Task objective: Print the listing below exactly.

Supplied information:
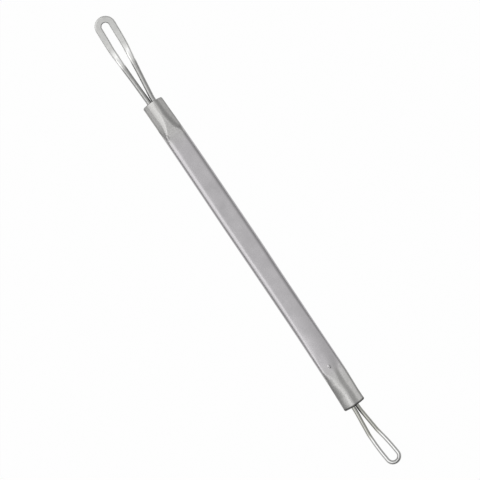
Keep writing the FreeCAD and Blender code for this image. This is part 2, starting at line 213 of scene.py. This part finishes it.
def face_height(crimp, x, across, middle, half_width):
    """Height of the top face, before its edges are rounded."""
    height = follow(crimp.crest, x)
    height -= follow(CROWN, x) * ((across - middle) / half_width) ** 2
    reach = follow(crimp.near, x) - across
    if reach > 0:
        radius = follow(crimp.arch, x)
        bent = min(reach, radius * crimp.steepest)
        slope = math.tan(math.asin(crimp.steepest))
        height -= radius - math.sqrt(radius ** 2 - bent ** 2) + (reach - bent) * slope
        height -= follow(crimp.kink, x) * (math.hypot(reach, KINK_ROUNDING) - KINK_ROUNDING)
    reach = across - follow(crimp.far, x)
    if reach > 0:
        step = follow(crimp.step, x)
        share = min(1.0, reach / step)
        height -= follow(crimp.fall, x) * ease(share, 0.0, 1.0)
        height -= crimp.wing_slope * (reach - step * (share - share * share / 2))
    return height


def along_tube(height):
    """Where a ring of a plain cylinder, one unit high each way, lies along the tube."""
    share = (height + 1) / 2
    end_share = (1 - GRIP_SHARE) / 2
    if share < end_share:
        return WIDE_CRIMP.mouth + DENSE_LENGTH * share / end_share
    if share > 1 - end_share:
        return NARROW_CRIMP.mouth - DENSE_LENGTH * (1 - share) / end_share
    grip = NARROW_CRIMP.mouth - WIDE_CRIMP.mouth - 2 * DENSE_LENGTH
    return WIDE_CRIMP.mouth + DENSE_LENGTH + grip * (share - end_share) / GRIP_SHARE


def place_on_tube(settings, turn, height):
    """Move a point of a plain upright cylinder, one unit high each way, to the tube's skin."""
    x = along_tube(height)
    crimp = crimp_at(x)
    low = follow(SIDE_NEAR, x)
    high = follow(SIDE_AWAY, x)
    middle = (low + high) / 2
    half_width = (high - low) / 2
    across = middle + half_width * math.cos(turn)
    inward = half_width * (1 - abs(math.cos(turn)))
    base = follow(crimp.crest, x)
    edge = face_height(crimp, x, low if across < middle else high, middle, half_width)
    edge = min(0.0, max(edge, LEAST_SIDE - base))
    if across < middle:
        roll = rounded(inward / (follow(crimp.roll, x) * NEAR_ROLL), NEAR_SQUARENESS)
    else:
        roll = rounded(inward / follow(crimp.roll, x), AWAY_SQUARENESS)
    if abs(math.sin(turn)) < ON_SIDE_LINE:
        z = edge
    elif math.sin(turn) > 0:
        face = face_height(crimp, x, across, middle, half_width)
        z = edge + (face - edge) * roll + mark_height(settings, x, across)
        z -= lip_drop(crimp.lip, crimp.to_mouth(x))
    else:
        z = edge - (base + edge) * roll

    # The mouth arches and its corners are rounded.
    if crimp.to_mouth(x) < MOUTH_REACH:
        arch = settings.wide_arch if crimp.side < 0 else settings.narrow_arch
        back = arch * ((across - middle) / half_width) ** 2
        back += MOUTH_CORNER * (1 - rounded(inward / MOUTH_CORNER))
        x -= crimp.side * back * (1 - crimp.to_mouth(x) / MOUTH_REACH) ** 2
    return Vector((x, across, CENTRE_HEIGHT + z)) * MM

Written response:
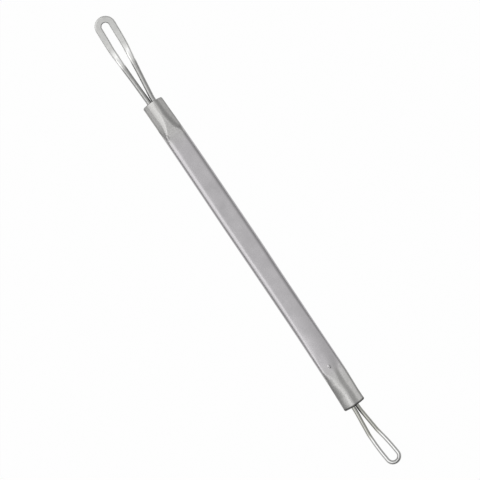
Keep writing the FreeCAD and Blender code for this image. This is part 2, starting at line 213 of scene.py. This part finishes it.
def face_height(crimp, x, across, middle, half_width):
    """Height of the top face, before its edges are rounded."""
    height = follow(crimp.crest, x)
    height -= follow(CROWN, x) * ((across - middle) / half_width) ** 2
    reach = follow(crimp.near, x) - across
    if reach > 0:
        radius = follow(crimp.arch, x)
        bent = min(reach, radius * crimp.steepest)
        slope = math.tan(math.asin(crimp.steepest))
        height -= radius - math.sqrt(radius ** 2 - bent ** 2) + (reach - bent) * slope
        height -= follow(crimp.kink, x) * (math.hypot(reach, KINK_ROUNDING) - KINK_ROUNDING)
    reach = across - follow(crimp.far, x)
    if reach > 0:
        step = follow(crimp.step, x)
        share = min(1.0, reach / step)
        height -= follow(crimp.fall, x) * ease(share, 0.0, 1.0)
        height -= crimp.wing_slope * (reach - step * (share - share * share / 2))
    return height


def along_tube(height):
    """Where a ring of a plain cylinder, one unit high each way, lies along the tube."""
    share = (height + 1) / 2
    end_share = (1 - GRIP_SHARE) / 2
    if share < end_share:
        return WIDE_CRIMP.mouth + DENSE_LENGTH * share / end_share
    if share > 1 - end_share:
        return NARROW_CRIMP.mouth - DENSE_LENGTH * (1 - share) / end_share
    grip = NARROW_CRIMP.mouth - WIDE_CRIMP.mouth - 2 * DENSE_LENGTH
    return WIDE_CRIMP.mouth + DENSE_LENGTH + grip * (share - end_share) / GRIP_SHARE


def place_on_tube(settings, turn, height):
    """Move a point of a plain upright cylinder, one unit high each way, to the tube's skin."""
    x = along_tube(height)
    crimp = crimp_at(x)
    low = follow(SIDE_NEAR, x)
    high = follow(SIDE_AWAY, x)
    middle = (low + high) / 2
    half_width = (high - low) / 2
    across = middle + half_width * math.cos(turn)
    inward = half_width * (1 - abs(math.cos(turn)))
    base = follow(crimp.crest, x)
    edge = face_height(crimp, x, low if across < middle else high, middle, half_width)
    edge = min(0.0, max(edge, LEAST_SIDE - base))
    if across < middle:
        roll = rounded(inward / (follow(crimp.roll, x) * NEAR_ROLL), NEAR_SQUARENESS)
    else:
        roll = rounded(inward / follow(crimp.roll, x), AWAY_SQUARENESS)
    if abs(math.sin(turn)) < ON_SIDE_LINE:
        z = edge
    elif math.sin(turn) > 0:
        face = face_height(crimp, x, across, middle, half_width)
        z = edge + (face - edge) * roll + mark_height(settings, x, across)
        z -= lip_drop(crimp.lip, crimp.to_mouth(x))
    else:
        z = edge - (base + edge) * roll

    # The mouth arches and its corners are rounded.
    if crimp.to_mouth(x) < MOUTH_REACH:
        arch = settings.wide_arch if crimp.side < 0 else settings.narrow_arch
        back = arch * ((across - middle) / half_width) ** 2
        back += MOUTH_CORNER * (1 - rounded(inward / MOUTH_CORNER))
        x -= crimp.side * back * (1 - crimp.to_mouth(x) / MOUTH_REACH) ** 2
    return Vector((x, across, CENTRE_HEIGHT + z)) * MM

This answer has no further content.